Cocoa-nut Jumbles—Are made as above, only with finely grated cocoa-nut instead of flour, and with white of egg instead of yolk.
Cocoa-nut Puffs.—Grate any quantity of cocoa-nut. Mix it with powdered sugar and a little beaten white of egg, and lay it in small heaps of equal size. On the top of each place a ripe strawberry, raspberry, or any small preserved fruit, flattening a slight hollow, to hold it without its rolling off.
SCOTCH CAKE.—
Take a pound of fresh butter, a pound of powdered white sugar, and two pounds of sifted flour. Mix the sugar with the flour, and rub the butter into it, crumbled fine. Add a heaped table-spoonful of mixed nutmeg and cinnamon. Put no water, but moisten it entirely with butter. A small glass of brandy is an improvement. Roll it out into a large thick sheet, and cut it into round cakes about the size of saucers. Bake them on flat tins, slightly buttered.
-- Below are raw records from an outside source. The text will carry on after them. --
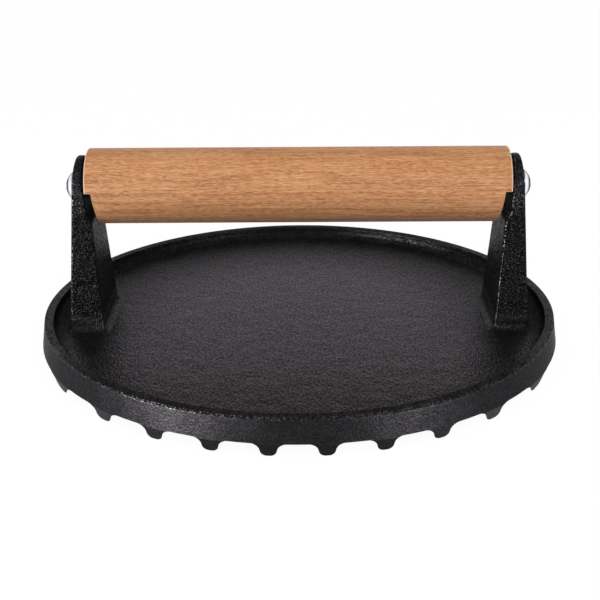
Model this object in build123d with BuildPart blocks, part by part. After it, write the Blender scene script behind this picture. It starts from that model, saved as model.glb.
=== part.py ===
"""Round burger press: a ribbed cast plate with two cast posts that hold a wooden grip.

The grip lies along X, the front faces -Y and Z points up. The origin is in the middle of the
underside, at the level of the rib tips, which is where the press stands. Sizes are in millimetres.
"""
from build123d import *
import os
from math import asin, atan2, cos, hypot, radians, sin, tan

# Dish: the round plate and the low wall around it
rim_radius = 90.0
wall_flare = 1.2
rim_width = 3.0
rim_outer_round = 0.8
rim_inner_round = 0.5
recess_depth = 4.5
recess_fillet = 3.0
plate_thickness = 3.5

# Ribs on the underside, the outermost of them a margin inside the rim
rib_count = 10
rib_margin = 12.4
rib_height = 4.6
rib_tip_width = 4.2
rib_root_width = 6.2
rib_tip_round = 2.1
rib_root_fillet = 2.7

# Parting line, where the press is widest, and the draft of the rib ends below it
parting_drop = 0.3
rib_end_draft = 18.5

# Spare metal round and under the blank, which goes when the grooves are cut
groove_overcut = 1.0

# Wooden grip, its ends cut back below the middle to clear the posts
grip_diameter = 26.0
grip_end_round = 0.8
finger_gap = 35.3
notch_depth = 2.4
notch_rise = 0.7
notch_slant = 6.5

# Cast posts close inside the rim, each with a thinner round-topped tab beside the grip's end
post_rim_gap = 1.43
grip_end_gap = 0.5
tab_thickness = 4.1
tab_radius = 10.6
post_foot_depth = 31.6
post_draft = 3.75
shoulder_drop = 9.8
shoulder_step = 1.6
shoulder_rise = 2.5
post_edge_round = 0.9
post_foot_fillet = 2.6

# Screws
screw_diameter = 5.0
screw_length = 16.0
head_diameter = 10.0
head_height = 4.0
head_edge_height = 1.4
screw_hole_clearance = 0.25
seat_clearance = 0.2
seat_depth = 0.1

# Tie rod inside the grip, which the screws pull on
tie_rod_diameter = 8.0
tie_rod_chamfer = 0.5
tie_rod_clearance = 0.15
tie_rod_end_gap = 0.1
thread_clearance = 0.05
tap_runout = 3.0

# Levels above the rib tips
underside_z = rib_height
plate_top_z = underside_z + plate_thickness
rim_top_z = plate_top_z + recess_depth
grip_radius = grip_diameter / 2
grip_bottom_z = plate_top_z + finger_gap
grip_axis_z = grip_bottom_z + grip_radius
tab_top_z = grip_axis_z + tab_radius
shoulder_z = grip_axis_z - shoulder_drop
shoulder_top_z = shoulder_z + shoulder_rise
shelf_z = grip_axis_z + notch_rise

# Outside of the blank, and the ribs that are left in it, spread evenly across the rim
parting_z = underside_z - parting_drop
parting_radius = rim_radius + wall_flare
blank_bottom_radius = parting_radius - (parting_z + groove_overcut) * tan(radians(rib_end_draft))
rib_pitch = 2 * (rim_radius - rib_margin) / (rib_count - 1)

# Faces of a post, given by their distance from the middle of the grip
draft_slope = tan(radians(post_draft))
post_height = grip_axis_z - plate_top_z
post_foot_x = rim_radius - rim_width - recess_fillet - post_rim_gap - post_foot_fillet
grip_end_x = post_foot_x - post_height * draft_slope - tab_thickness - grip_end_gap

# Lean of a post's front and back faces, and where they run into the tab's round top
post_foot_to_axis = hypot(post_foot_depth / 2, post_height)
post_side_lean = atan2(post_foot_depth / 2, post_height) - asin(tab_radius / post_foot_to_axis)
tab_top_half_depth = tab_radius * cos(post_side_lean)
tab_top_start_z = grip_axis_z + tab_radius * sin(post_side_lean)


def tab_inner_x(z):
    """Inner face of the tab, which leans away from the grip's end as it rises."""
    return grip_end_x + grip_end_gap + (z - grip_axis_z) * draft_slope


def post_inner_x(z):
    """Inner face below the shoulder, parallel to the tab's."""
    return tab_inner_x(z) - shoulder_step


def post_outer_x(z):
    """Outer face, which is one drafted plane from the foot to the top of the tab."""
    return post_foot_x - (z - plate_top_z) * draft_slope


# Radii of the screws and the tie rod, and their places along the grip's axis
head_radius = head_diameter / 2
seat_radius = head_radius + seat_clearance
seat_x = post_outer_x(grip_axis_z + seat_radius) - seat_depth
screw_tip_x = seat_x - screw_length
tie_rod_radius = tie_rod_diameter / 2
tie_rod_end_x = tab_inner_x(grip_axis_z - tie_rod_radius) - tie_rod_end_gap
tap_depth = tie_rod_end_x - screw_tip_x + tap_runout


def square_to_grip(x):
    """Planes square to the grip's axis, one at each end, at a distance x and facing outward."""
    return [Plane(origin=(side * x, 0, grip_axis_z), z_dir=(side, 0, 0)) for side in (-1, 1)]


os.makedirs("parts", exist_ok=True)

# Right post: its outline from the front, cut by its outline from the side
with BuildPart() as post:
    with BuildSketch(Plane.XZ) as post_front:
        with BuildLine():
            Polyline(
                (post_inner_x(plate_top_z), plate_top_z),
                (post_inner_x(shoulder_z), shoulder_z),
                (tab_inner_x(shoulder_top_z), shoulder_top_z),
                (tab_inner_x(tab_top_z), tab_top_z),
                (post_outer_x(tab_top_z), tab_top_z),
                (post_foot_x, plate_top_z),
                close=True,
            )
        make_face()
    extrude(amount=post_foot_depth / 2, both=True)
    with BuildSketch(Plane.YZ) as post_side:
        with BuildLine():
            Polyline(
                (-tab_top_half_depth, tab_top_start_z),
                (-post_foot_depth / 2, plate_top_z),
                (post_foot_depth / 2, plate_top_z),
                (tab_top_half_depth, tab_top_start_z),
            )
            ThreePointArc(
                (tab_top_half_depth, tab_top_start_z),
                (0, tab_top_z),
                (-tab_top_half_depth, tab_top_start_z),
            )
        make_face()
    extrude(amount=post_foot_x, mode=Mode.INTERSECT)
    foot_outline = post.faces().sort_by(Axis.Z)[0].edges()
    fillet(post.edges() - foot_outline, radius=post_edge_round)

# Casting: dish, ribs and both posts in one piece of iron
with BuildPart() as cast_body:
    with BuildSketch(Plane.XZ) as dish_section:
        with BuildLine():
            Polyline(
                (0, -groove_overcut),
                (blank_bottom_radius, -groove_overcut),
                (parting_radius, parting_z),
                (rim_radius, rim_top_z),
                (rim_radius - rim_width, rim_top_z),
                (rim_radius - rim_width, plate_top_z),
                (0, plate_top_z),
                close=True,
            )
        make_face()
        recess_corner = dish_section.vertices().group_by(Axis.Y)[-2].sort_by(Axis.X)[-1]
        inner_edge, outer_edge = dish_section.vertices().group_by(Axis.Y)[-1].sort_by(Axis.X)
        fillet(recess_corner, radius=recess_fillet)
        fillet(inner_edge, radius=rim_inner_round)
        fillet(outer_edge, radius=rim_outer_round)
    revolve(axis=Axis.Z)

    with BuildSketch(Plane.XZ) as grooves:
        with Locations((0, underside_z)):
            Rectangle(
                2 * (parting_radius + groove_overcut),
                rib_height + 2 * groove_overcut,
                align=(Align.CENTER, Align.MAX),
            )
        with BuildLine():
            Polyline(
                (-rib_root_width / 2, underside_z),
                (-rib_tip_width / 2, 0),
                (rib_tip_width / 2, 0),
                (rib_root_width / 2, underside_z),
                close=True,
            )
        rib = make_face(mode=Mode.PRIVATE)
        with GridLocations(rib_pitch, 0, rib_count, 1):
            add(rib, mode=Mode.SUBTRACT)
        rib_tips = grooves.vertices().group_by(Axis.Y)[1]
        fillet(rib_tips, radius=rib_tip_round)
        rib_roots = grooves.vertices().group_by(Axis.Y)[-1].sort_by(Axis.X)[1:-1]
        fillet(rib_roots, radius=rib_root_fillet)
    extrude(amount=parting_radius + groove_overcut, both=True, mode=Mode.SUBTRACT)

    add(post.part)
    add(mirror(post.part, about=Plane.YZ, mode=Mode.PRIVATE))

    plate_top = cast_body.faces().filter_by(Plane.XY).group_by(Axis.Z)[-2][0]
    post_feet = [edge for foot in plate_top.inner_wires() for edge in foot.edges()]
    fillet(post_feet, radius=post_foot_fillet)

    with BuildSketch(*square_to_grip(0)) as screw_holes:
        Circle(screw_diameter / 2 + screw_hole_clearance)
    extrude(amount=post_foot_x, mode=Mode.SUBTRACT)
    with BuildSketch(*square_to_grip(seat_x)) as head_seats:
        Circle(seat_radius)
    extrude(amount=head_height, mode=Mode.SUBTRACT)
cast_body.part.label = "cast_body"
export_step(cast_body.part, "parts/cast_body.step")

# Grip: a turned wooden rod, bored right through, with a notch under each end
with BuildPart() as grip:
    with BuildSketch(*square_to_grip(0)) as grip_section:
        Circle(grip_radius)
    extrude(amount=grip_end_x)
    fillet(grip.edges().group_by(Axis.X)[0], radius=grip_end_round)
    fillet(grip.edges().group_by(Axis.X)[-1], radius=grip_end_round)
    notch_slant_run = (shelf_z - grip_bottom_z) * tan(radians(notch_slant))
    with BuildSketch(Plane.XZ) as notches:
        with BuildLine():
            Polyline(
                (grip_end_x, shelf_z),
                (grip_end_x - notch_depth, shelf_z),
                (grip_end_x - notch_depth - notch_slant_run, grip_bottom_z),
                (grip_end_x, grip_bottom_z),
                close=True,
            )
        make_face()
        mirror(about=Plane.YZ)
    extrude(amount=grip_radius, both=True, mode=Mode.SUBTRACT)
    with BuildSketch(*square_to_grip(0)) as bore:
        Circle(tie_rod_radius + tie_rod_clearance)
    extrude(amount=grip_end_x, mode=Mode.SUBTRACT)
grip.part.label = "grip"
export_step(grip.part, "parts/grip.step")

# Tie rod: a steel rod, tapped at both ends
with BuildPart() as tie_rod:
    with BuildSketch(*square_to_grip(0)) as rod_section:
        Circle(tie_rod_radius)
    extrude(amount=tie_rod_end_x)
    chamfer(tie_rod.edges().group_by(Axis.X)[0], length=tie_rod_chamfer)
    chamfer(tie_rod.edges().group_by(Axis.X)[-1], length=tie_rod_chamfer)
    with BuildSketch(*square_to_grip(tie_rod_end_x)) as tapped_holes:
        Circle(screw_diameter / 2 + thread_clearance)
    extrude(amount=-tap_depth, mode=Mode.SUBTRACT)
tie_rod.part.label = "tie_rod"
export_step(tie_rod.part, "parts/tie_rod.step")

# Screws: a round-topped head on a plain shank, turned about the grip's axis
with BuildPart() as screw_right:
    with BuildSketch(Plane.XZ) as screw_section:
        dome_height = head_height - head_edge_height
        with BuildLine():
            head_top = (seat_x + head_height, grip_axis_z)
            head_edge = (seat_x + head_edge_height, grip_axis_z + head_radius)
            Polyline(
                head_top,
                (screw_tip_x, grip_axis_z),
                (screw_tip_x, grip_axis_z + screw_diameter / 2),
                (seat_x, grip_axis_z + screw_diameter / 2),
                (seat_x, grip_axis_z + head_radius),
                head_edge,
            )
            RadiusArc(head_edge, head_top, (head_radius**2 + dome_height**2) / (2 * dome_height))
        make_face()
    revolve(axis=Axis((0, 0, grip_axis_z), (1, 0, 0)))
screw_right.part.label = "screw_right"
export_step(screw_right.part, "parts/screw_right.step")

with BuildPart() as screw_left:
    mirror(screw_right.part, about=Plane.YZ)
screw_left.part.label = "screw_left"
export_step(screw_left.part, "parts/screw_left.step")
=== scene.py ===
"""Looks of the round burger press: iron casting, beech grip, steel fasteners and the studio round them.

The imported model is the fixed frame. The casting and the tie rod keep their solids and get a finish,
and the grip and the screws are modelled here in the same place. Lengths are in metres and angles in
degrees.
"""
import logging
import math
from collections.abc import Callable, Mapping
from dataclasses import dataclass, field
from enum import Enum

import bpy
from mathutils import Matrix, Vector


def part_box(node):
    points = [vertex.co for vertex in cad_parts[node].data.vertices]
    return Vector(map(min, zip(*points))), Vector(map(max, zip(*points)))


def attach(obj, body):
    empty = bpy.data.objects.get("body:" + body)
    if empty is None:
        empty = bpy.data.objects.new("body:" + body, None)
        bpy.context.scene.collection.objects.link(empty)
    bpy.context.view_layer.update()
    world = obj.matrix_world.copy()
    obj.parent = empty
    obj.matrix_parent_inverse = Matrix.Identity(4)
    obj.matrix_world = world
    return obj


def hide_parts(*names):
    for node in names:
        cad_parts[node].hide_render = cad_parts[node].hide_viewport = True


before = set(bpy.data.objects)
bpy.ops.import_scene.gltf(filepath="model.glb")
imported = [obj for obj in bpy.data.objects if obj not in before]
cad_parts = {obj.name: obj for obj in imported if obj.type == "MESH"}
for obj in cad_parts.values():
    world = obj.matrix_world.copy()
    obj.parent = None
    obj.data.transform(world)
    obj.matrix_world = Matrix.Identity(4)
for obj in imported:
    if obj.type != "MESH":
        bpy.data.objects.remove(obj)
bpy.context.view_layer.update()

MM = 0.001
WHITE = (1.0, 1.0, 1.0)

# Sockets of the Mix node for colours, which share their names with those for numbers
MIX_FIRST, MIX_SECOND, MIX_RESULT = 6, 7, 2

# Selecting by place: points this near count as one, and a face points along an axis above this share
NEAR = 0.1 * MM
ALONG = 0.99

Triple = tuple[float, float, float]
Span = tuple[float, float]
log = logging.getLogger("press")


class End(Enum):
    """The two ends of the grip, as the way that each faces along X."""

    LEFT = -1
    RIGHT = 1


class MeshPart(Enum):
    """What is selected in edit mode, by the name that the operators use."""

    EDGE = "EDGE"
    FACE = "FACE"


# Shader writing


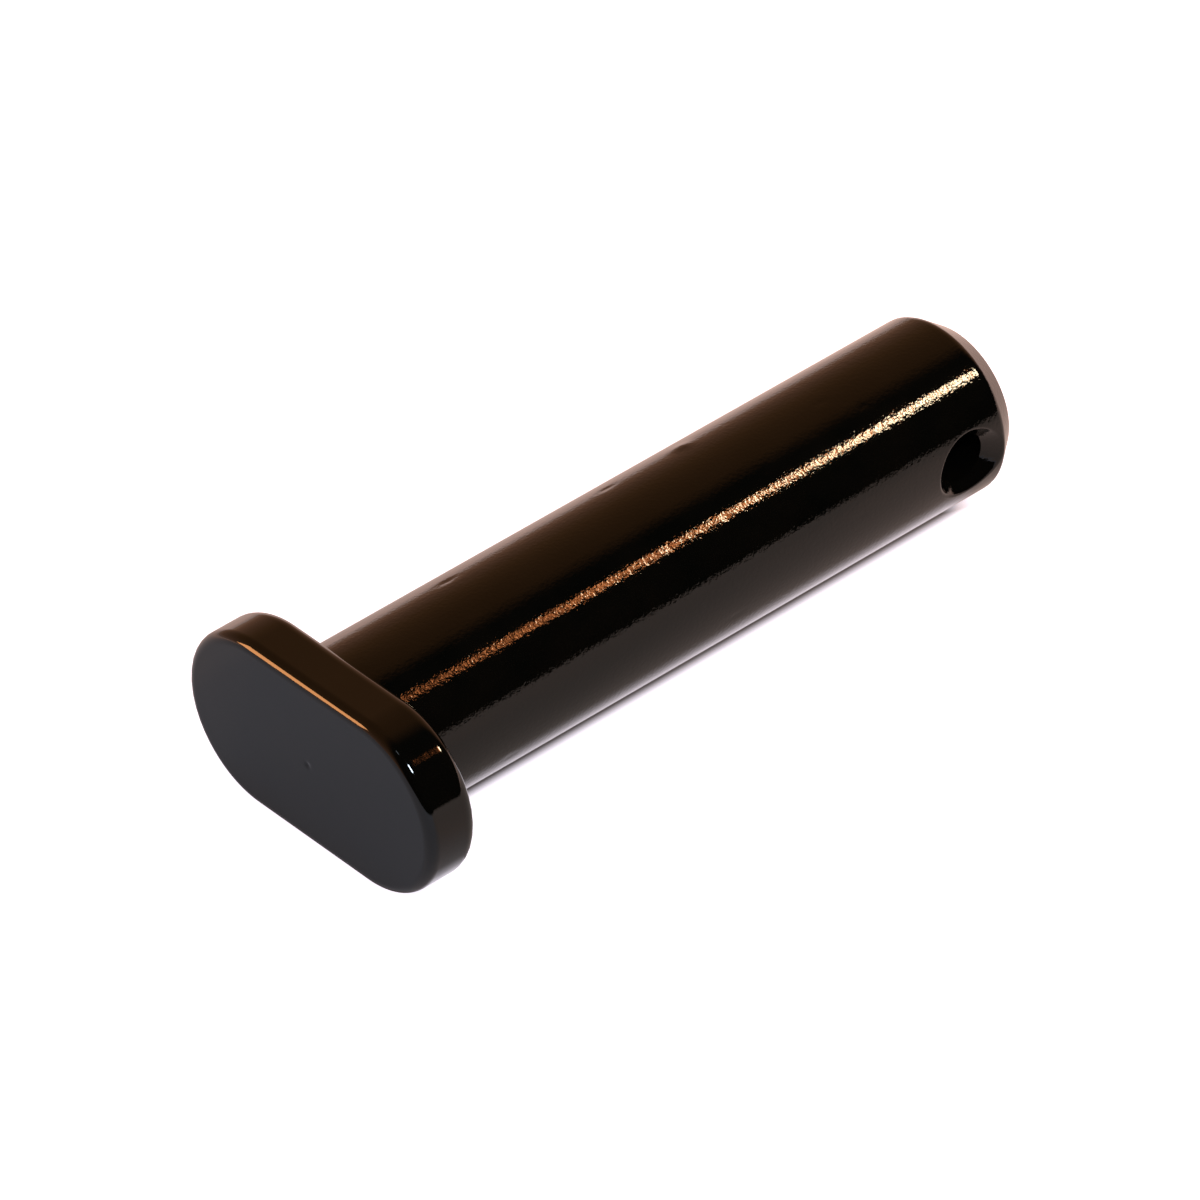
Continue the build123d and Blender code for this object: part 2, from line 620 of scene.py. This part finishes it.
# How strong the glow is to the camera's rays and to mirror rays.
path = add_node(tree, "ShaderNodeLightPath")
clear = add_node(
    tree, "ShaderNodeMath",
    {0: path.outputs["Is Camera Ray"], 1: path.outputs["Is Transmission Ray"]}, operation="MAXIMUM",
)
camera_lift = add_node(
    tree, "ShaderNodeMath", {0: clear.outputs[0], 1: camera_glow}, operation="MULTIPLY"
)
mirrored = add_node(
    tree, "ShaderNodeMath",
    {0: warmth.outputs[0], 1: warm_glow, 2: near_pin.outputs[0]}, operation="MULTIPLY_ADD",
)
glossy_lift = add_node(
    tree, "ShaderNodeMath", {0: path.outputs["Is Glossy Ray"], 1: mirrored.outputs[0]},
    operation="MULTIPLY",
)
either = add_node(
    tree, "ShaderNodeMath", {0: camera_lift.outputs[0], 1: glossy_lift.outputs[0]}, operation="ADD"
)
lift = add_node(
    tree, "ShaderNodeMath", {0: either.outputs[0], 1: open_paper.outputs[0]}, operation="MULTIPLY"
)
matt = add_node(tree, "ShaderNodeBsdfDiffuse", {"Color": paper_colour.outputs[2]})
glow = add_node(tree, "ShaderNodeEmission", {"Color": linear("#f8f1ff"), "Strength": lift.outputs[0]})
both = add_node(tree, "ShaderNodeAddShader", {0: matt.outputs[0], 1: glow.outputs[0]})
tree.links.new(both.outputs[0], output.inputs["Surface"])
floor_mesh.materials.append(paper)
print("floor at z, mm:", round(floor_z / MM, 3))

# %% [markdown]
# A gloss black thing shows its room. Here the room is a small studio: dark on
# the near side, with a brown wall on the far side that gets lighter towards the
# floor. That is a world seen by mirror rays only. The soft light on everything
# else is an even white world at a plain level, and the camera sees white.

# %% The room
world = bpy.data.worlds.new("small_studio")
bpy.context.scene.world = world
world.use_nodes = True
tree = world.node_tree
tree.nodes.clear()
direction = add_node(tree, "ShaderNodeTexCoord").outputs["Generated"]
parts = add_node(tree, "ShaderNodeSeparateXYZ", {0: direction})
height = add_node(tree, "ShaderNodeValToRGB", {0: parts.outputs["Z"]})
ramp = height.color_ramp
ramp.elements[0].position = 0.0
ramp.elements[0].color = (0.85, 0.48, 0.34, 1.0)
ramp.elements[1].position = 0.85
ramp.elements[1].color = (0.24, 0.10, 0.03, 1.0)
wall_stops = (
    (0.12, (0.60, 0.29, 0.17, 1.0)),
    (0.26, (0.48, 0.23, 0.13, 1.0)),
    (0.5, (0.36, 0.16, 0.06, 1.0)),
)
for position, value in wall_stops:
    stop = ramp.elements.new(position)
    stop.color = value
far_side = add_node(
    tree, "ShaderNodeMapRange",
    {0: parts.outputs["Y"], 1: -0.14, 2: 0.20, 3: 0.0, 4: 1.0}, interpolation_type="SMOOTHSTEP",
)
path = add_node(tree, "ShaderNodeLightPath")
plain = add_node(tree, "ShaderNodeBackground", {"Color": linear("#ffffff"), "Strength": 0.62})
white = add_node(tree, "ShaderNodeBackground", {"Color": linear("#ffffff"), "Strength": 1.0})
room = add_node(
    tree, "ShaderNodeBackground",
    {"Color": height.outputs["Color"], "Strength": far_side.outputs[0]},
)
seen = add_node(
    tree, "ShaderNodeMixShader",
    {0: path.outputs["Is Glossy Ray"], 1: plain.outputs[0], 2: room.outputs[0]},
)
sky = add_node(
    tree, "ShaderNodeMixShader",
    {0: path.outputs["Is Camera Ray"], 1: seen.outputs[0], 2: white.outputs[0]},
)
output = tree.nodes.new("ShaderNodeOutputWorld")
tree.links.new(sky.outputs[0], output.inputs["Surface"])
print("room ready")

# %% [markdown]
# The lamps are softboxes. The main one is a narrow strip in three lengths, beyond
# the tip and overhead on the near side, brighter and whiter towards its outer
# end, and it draws the bright line along the shank. A warm one stands low beyond
# the head on the far side and draws the line on the head's front edge. Two small
# cool windows above the near side, one bright and one dim, give it bluish spots.

# %% The lamps
def softbox(name, centre, aim, width, depth, radiance, colour):
    """A rectangle of light at `centre` that faces `aim`.

    Its power is its radiance times pi times its area.
    """
    data = bpy.data.lights.new(name, "AREA")
    data.shape = "RECTANGLE"
    data.size = width
    data.size_y = depth
    data.color = colour
    data.energy = radiance * math.pi * width * depth
    lamp = bpy.data.objects.new(name, data)
    back = (Vector(centre) - Vector(aim)).normalized()
    along = Vector((1.0, 0.0, 0.0))
    along = (along - back * along.dot(back)).normalized()
    turn = Matrix((along, back.cross(along), back)).transposed().to_4x4()
    lamp.matrix_world = Matrix.Translation(centre) @ turn
    bpy.context.scene.collection.objects.link(lamp)
    return lamp


strip_distance = 0.30
strip_width = 0.032
strip_rise = math.radians(56.6)
strip_y = -strip_distance * math.cos(strip_rise)
strip_z = strip_distance * math.sin(strip_rise)
# name, start and end along the pin in metres, radiance, colour
strip = [
    ("strip_dim", 0.170, 0.200, 6.0, (1.0, 0.30, 0.09)),
    ("strip_warm", 0.190, 0.224, 16.0, (1.0, 0.34, 0.11)),
    ("strip_bright", 0.219, 0.266, 52.0, (1.0, 0.80, 0.52)),
]
for name, start, end, radiance, colour in strip:
    softbox(
        name, ((start + end) / 2, strip_y, strip_z), ((start + end) / 2, 0.0, 0.0),
        end - start, strip_width, radiance, colour,
    )
head_end = (0.0, -0.007, 0.004)
softbox(
    "warm_side", (-0.23, 0.205, 0.085), (0.0, 0.0, 0.0),
    0.08, 0.12, 14.0, (1.0, 0.42, 0.15),
)
softbox(
    "cool_window", (-0.0126, -0.187, 0.244), head_end,
    0.048, 0.048, 60.0, (0.72, 0.86, 1.0),
)
softbox(
    "dim_window", (-0.087, -0.079, 0.283), head_end,
    0.024, 0.024, 2.5, (0.8, 0.9, 1.0),
)
print("lamps:", len(bpy.data.lights))

# %% [markdown]
# The camera looks down on the pin over the head's round end, from far away with
# a long lens, so that the shank keeps its full length in view.

# %% The camera
box_middle = Vector(((low[0] + high[0]) / 2, 0.0, 0.0))
aim = box_middle + Vector((-7.089, -4.993, 5.059)) * MM
camera_distance = 0.49138
camera_azimuth = math.radians(-131.231)
camera_rise = math.radians(38.123)
camera_roll = math.radians(-1.404)
back = Vector((
    math.cos(camera_rise) * math.cos(camera_azimuth),
    math.cos(camera_rise) * math.sin(camera_azimuth),
    math.sin(camera_rise),
))
level_right = Vector((0.0, 0.0, 1.0)).cross(back).normalized()
level_up = back.cross(level_right)
right = level_right * math.cos(camera_roll) + level_up * math.sin(camera_roll)
up = back.cross(right)
camera_data = bpy.data.cameras.new("camera")
camera_data.lens = 294.69
camera_data.sensor_width = 36.0
camera_data.clip_start = 0.01
camera_data.clip_end = 20.0
camera = bpy.data.objects.new("camera", camera_data)
camera_turn = Matrix((right, up, back)).transposed().to_4x4()
camera.matrix_world = Matrix.Translation(aim + back * camera_distance) @ camera_turn
bpy.context.scene.collection.objects.link(camera)
bpy.context.scene.camera = camera
bpy.context.scene.view_settings.view_transform = "Standard"
print("camera at", [round(value, 4) for value in camera.matrix_world.translation])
This cake is very crumbly but very good, and of Scottish origin. It keeps well, and is often sent from thence, packed in boxes.
JELLY CAKE.—
For baking jelly cake you must have large flat tin pans rather larger than a dinner plate. But a very clean soap-stone griddle may be substituted, though more troublesome. Make a rich batter as for pound cake, and bake it in single cakes, (in the manner of buckwheat, or thicker) taking care to grease the tin or soap-stone with excellent fresh butter. Have ready, enough of fruit jelly or marmalade, to spread a thick layer all over each cake when it cools. Pile one on another very evenly, till you have four, five, or half a dozen; and ice the surface of the whole. Cut it down in triangular pieces like a pie. Jelly cake is no longer made of sponge cake, which is going out of use for all purposes, as being too often dry, tough, and insipid, and frequently not so good as plain bread.